While none of the half-dozen American films in competition – which included “On the Road,””Killing Me Softly,” “The Paperboy”and “Mud”-- won anything, Benh Zeitlin’s Sundance Grand Jury Prize winner”Beasts of the Southern Wild” walked off with the coveted Camera d’Or for best first film across all of Cannes’ sections. The film also took the FIPRESCI or international critics’ prize for the Un Certain Regard section.

The sweetly flabbergasted director told the audience, “You grow up as a kid and Cannes is the temple. This is a wild film, and you never know if you can dance in the temple. It turns out you can.”

Aside from “Amour,” the film that did best in the competition was “Beyond the Hills,” a compelling psychological drama by Romanian director Cristian Mungiu, who won the Palme in 2007 for “Four Months, Three Weeks, Two Days.”

“Beyond the Hills” took the best screenplay prize for Mungiu, and the best actress prize was split between its two stars, Cristina Flutur and Cosmina Stratan.

“Beyond the Hills” is the story of a lonely young woman (Flutur) who returns to Romania from Germany and attempts to extricate her former lover (Stratan) from her happy new life as a nun, with disastrous results.

Mungiu’s gift for acute observation remains undiminished, as does his willingness to confront failure at all levels of Romanian society. He reminded the Cannes audience that this film is based on a true story “of people who really suffered. We can’t fix the past with our films, but hopefully we can make the future a little bit better.”

Best actor prize went to Mads Mikkelsen, starring in Thomas Vinterberg’s”The Hunt” as a Danish kindergarden teachers’ assistant whose life disintegrates after being unjustly accused of child molestation.

“More than 80% of this award, actually 82%, belongs to Thomas Vinterberg,” the actor said.

The most controversial of Sunday night’s awards, greeted with some boos at the live broadcast of the event, was the best director prize to Carlos Reygadas for his surreal”Post Tenebras Lux.”

Undaunted, the Mexican director said he wanted to “thank the press that never stopped flattering me for the last few days.”

Almost as inexplicable, except for the fact that fellow Italian Nanni Moretti was the president of the jury, was the awarding of the runner-up Grand Jury Prize to”Reality,” Matteo Garrone’s dramatic examination of the reality TV phenomenon.

Much more of a crowd-pleaser was Ken Loach’s “The Angels’ Share,” winner of the Jury Prize for its story of a hot-tempered and violent young man who attempts to turn his life around after becoming a father and discovering an unexpected interest in the intricacies of Scotch whiskey.

Though they’re obviously not up for awards, the memorable films of bygone years always draw an enthusiastic audience in the festival’s Cannes Classics section: The crowd for a beautifully restored print of Alfred Hitchcock’s 1927 silent “The Ring” was noticably larger than many of the newer films that played the same theater.

The wildest, most unexpected item in Classics was 1948’s delirious “Kalpana,” an Indian film directed by and starring Uday Shankar, Ravi Shankar’s brother and a great figure in Indian dance.
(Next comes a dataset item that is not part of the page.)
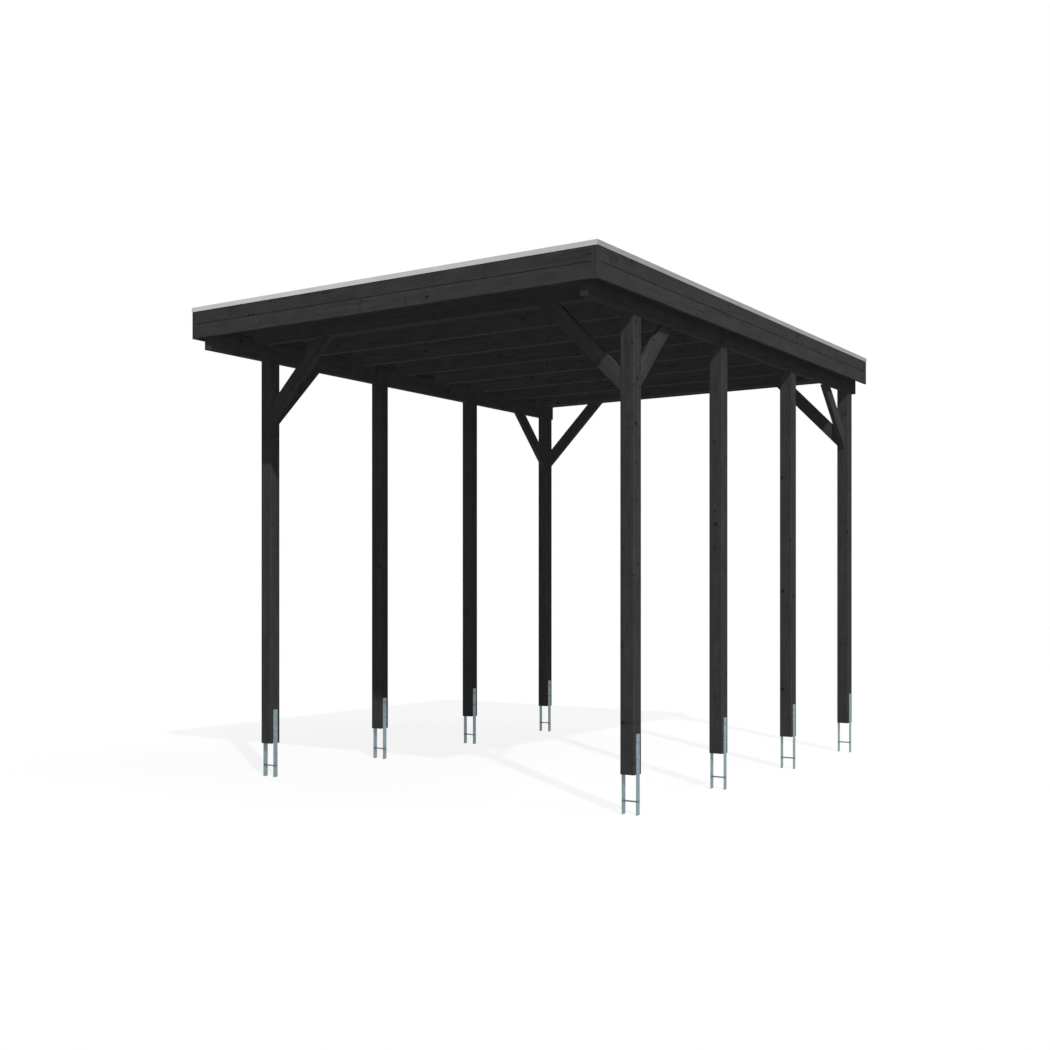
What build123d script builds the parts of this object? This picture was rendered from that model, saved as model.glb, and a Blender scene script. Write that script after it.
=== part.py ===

The autobiographical story of a dancer with big dreams, “Kalpana” is described by the World Cinema Foundation, which did the restoration, as “a great work of hallucinatory, homegrown expressionism and ecstatic beauty.” And that’s not the half of it.

Over in the official festival’s crosstown rival, the Directors’ Fortnight, the simply named “No,” directed byChile’sPablo Larrain, deservedly took the section’s top prize, the Art Cinema Award, in recognition of smart, involving, tangy filming that mixes reality and drama to provocative effect.

Set in 1988, when a plebiscite on Chilean leader Gen. August Pinochet’s authoritative rule is about to take place, “No” stars Gael Garcia Bernal as the based-on-real-life advertising executive who gets the the counter-intuitive idea of selling the “No” vote the same frothy way he would have sold a soft-drink.

Directed by Larrain in a confident, assured style, “No” is a most unusual underdog story, the kind of heady, relevant filmmaking we don’t see often enough, at Cannes or anywhere else.